Aangezien het Uwv de gemaakte kosten in de bezwaarfase al heeft vergoed, moet de Raad alleen nog oordelen over de in beroep en hoger beroep gemaakte kosten.
De Raad ziet aanleiding om het Uwv te veroordelen in de kosten die appellant in verband met de behandeling van het beroep en het hoger beroep redelijkerwijs heeft moeten maken.
De kosten voor de aan appellant verleende rechtsbijstand worden, ingevolge het Besluit proceskosten bestuursrecht (Bpb), begroot op € 1.518,- in beroep (1 punt voor het indienen van het (aanvullend) beroepschrift en 1 punt voor het verschijnen ter zitting) en € 1.897,50 in hoger beroep (1 punt voor het indienen van het (aanvullend) hoger beroepschrift, 1 punt voor het verschijnen ter zitting en 0,5 punt voor de zienswijze na verslag deskundigenonderzoek).

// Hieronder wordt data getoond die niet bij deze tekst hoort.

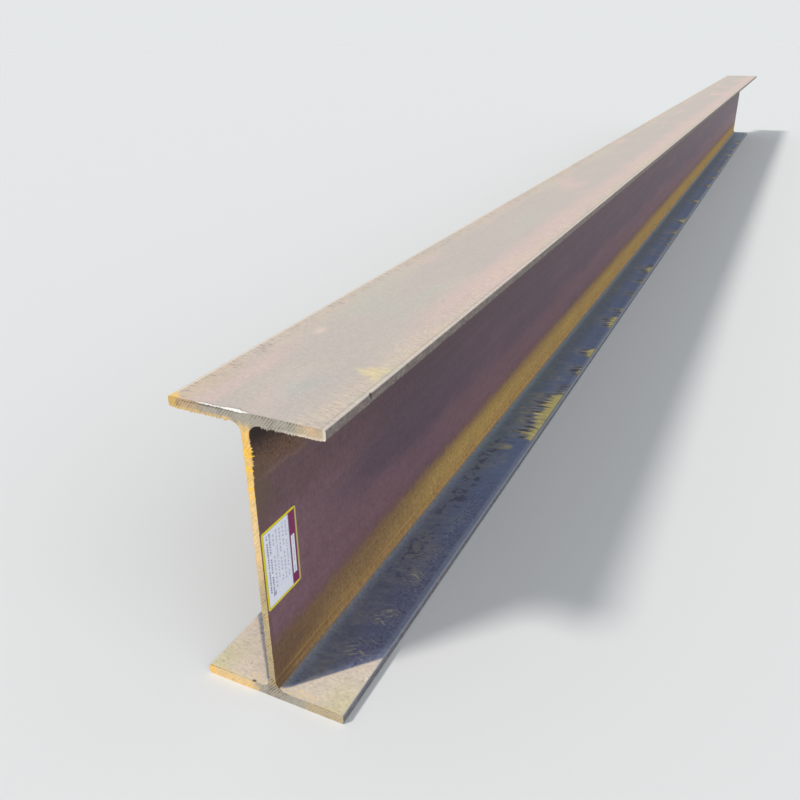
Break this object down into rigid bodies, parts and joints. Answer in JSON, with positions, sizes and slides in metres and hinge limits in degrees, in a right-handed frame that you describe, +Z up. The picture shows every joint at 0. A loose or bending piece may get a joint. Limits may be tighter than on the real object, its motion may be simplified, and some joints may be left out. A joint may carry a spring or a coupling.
{
  "type": "steel h-beam",
  "caption": "Hot-rolled steel H-beam: two parallel flanges joined by a thin web, sawn square at both ends, with a label of blank ruled fields on the web.",
  "frame": {"origin": "the centre of the underside of the lower flange, on the floor", "axes": "+Z up through the web, +Y along the beam away from the labelled end, +X across the flanges towards the labelled side of the web"},
  "size_m": [0.2, 6, 0.4],
  "materials": {
    "rolled_steel": "hot-rolled, with mill scale and yellow-brown rust",
    "label_card": "printed, satin"
  },
  "bodies": {
    "root": {"beam": "rolled_steel", "label": "label_card"}
  },
  "joints": []
}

Appellant heeft in beroep een deskundigenrapport van 4 september 2017 ingezonden van psychiater I.S. Hernandez-Dwarkasing (Hernandez-Dwarkasing). Voor de werkzaamheden van het onderzoek door psychiater Hernandez-Dwarkasing heeft appellant verzocht om vergoeding van 8,5 uur op basis van een uurtarief van € 195,- en administratiekosten van
€ 87,50, in totaal € 2.111,45 (inclusief omzetbelasting). Deze kosten komen gedeeltelijk voor toewijzing in aanmerking. De op de specificatie van de factuur genoemde administratiekosten van € 87,50 komen niet voor vergoeding in aanmerking omdat artikel 1 van het Bpb niet in deze kosten voorziet. De werkzaamheden van Hernandez-Dwarkasing van 8,5 uur komen voor vergoeding in aanmerking. Met het Uwv is de Raad van oordeel dat, conform het Besluit tarieven in strafzaken 2003 (Bts), daarbij wordt uitgegaan van een maximaal uurtarief in 2017 van € 121,95. Dit betekent dat een bedrag van 8,5 uur x € 121,95 = € 1.036,58 voor vergoeding in aanmerking komt.
Op grond van artikel 15 van het Bts wordt het bedrag verhoogd met de omzetbelasting die daarover is verschuldigd. Dat is in dit geval een bedrag van € 217,68. In totaal moet het Uwv een bedrag van € 1.254,26 vergoeden voor de door appellant ingeschakelde deskundige.
De totale proceskostenveroordeling bedraagt dan € 4.669,76.
Voor vergoeding van het betaalde griffierecht kan appellant zich rechtstreeks tot het Uwv wenden.

BESLISSING

De Centrale Raad van Beroep veroordeelt het Uwv in de proceskosten van appellant tot een bedrag van € 4.669,76.
Deze uitspraak is gedaan door S. Wijna, in tegenwoordigheid van A.M.M. Chevalier als griffier. De beslissing is uitgesproken in het openbaar op 21 februari 2022.